Apart from priests and nuns a huge swathe of Irish public opinion would have agreed with those sentiments. For a profound fear stalked the country, over the sense of shame, and possible financial ruin, that could be brought about having an unmarried mother in the family,

In rural areas there was a terror that an "illegitimate child" could disrupt carefully orchestrated inheritance practices. To keep the holding viable, and poverty at bay, only one person could succeed to the farm, usually the eldest son.

A post-Famine folk memory of hunger, poverty, and dispossession still haunted much of the Irish psyche. There was a belief that no matter what happened, there could be no breaking away from the rigidity of accepted social norms. For example, between the 1920s and the 1950s we had one of the lowest marriage rates in the developed world. For many people marriage was not a viable economic proposition. Emigration was the other safety valve for getting rid of many of those who were unemployed.

The urban poor also realised that apart altogether from an overwhelming sense of shame arising from what was called illegitimacy, it would also sink many families into even deeper poverty.

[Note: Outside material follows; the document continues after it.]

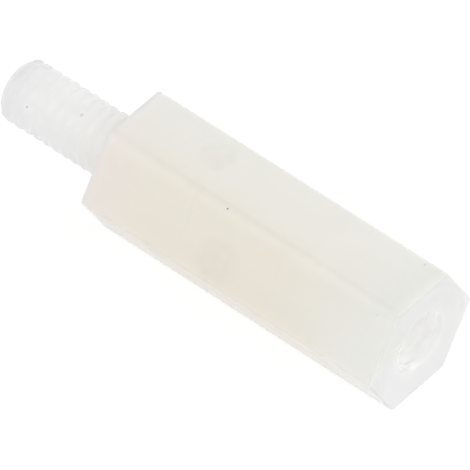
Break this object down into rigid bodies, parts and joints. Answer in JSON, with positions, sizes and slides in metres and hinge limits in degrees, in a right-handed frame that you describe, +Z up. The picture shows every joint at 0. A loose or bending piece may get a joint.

So religious orders such as the nuns in Tuam took it upon themselves to look after the children of these women who had deviated from a hardline social consensus. But they too shared the prejudices and fears of the wider population. The mothers and babies in their care were looked down on – essentially regarded as a threat to society. That was a belief shared by nearly everybody else in the grand scheme of things. What would happen if this kind of behaviour was to spread?

This meant a vast conspiracy of self-interested silence continued. The priests, the nuns, the gardai, the doctors, nurses, the farmers, the employers, the civil servants, the community leaders, all adopted a policy of asking no questions, and looking the other way. That was Ireland then for many people. It was harsh, judgmental, unyielding, hypocritical, fearful, and wrapped in a cloak of mass Catholic piety.

But now there is a tendency to rush to judgment against those nuns who were in the front line – doing what they believed the majority of Irish people wanted them to do. There certainly seems to have been little Christianity in this most Catholic of homes. Maybe that was the ultimate tragedy. It was supposed to be a last refuge for the defeated and the vulnerable but it failed them – all too often with unthinking cruelty.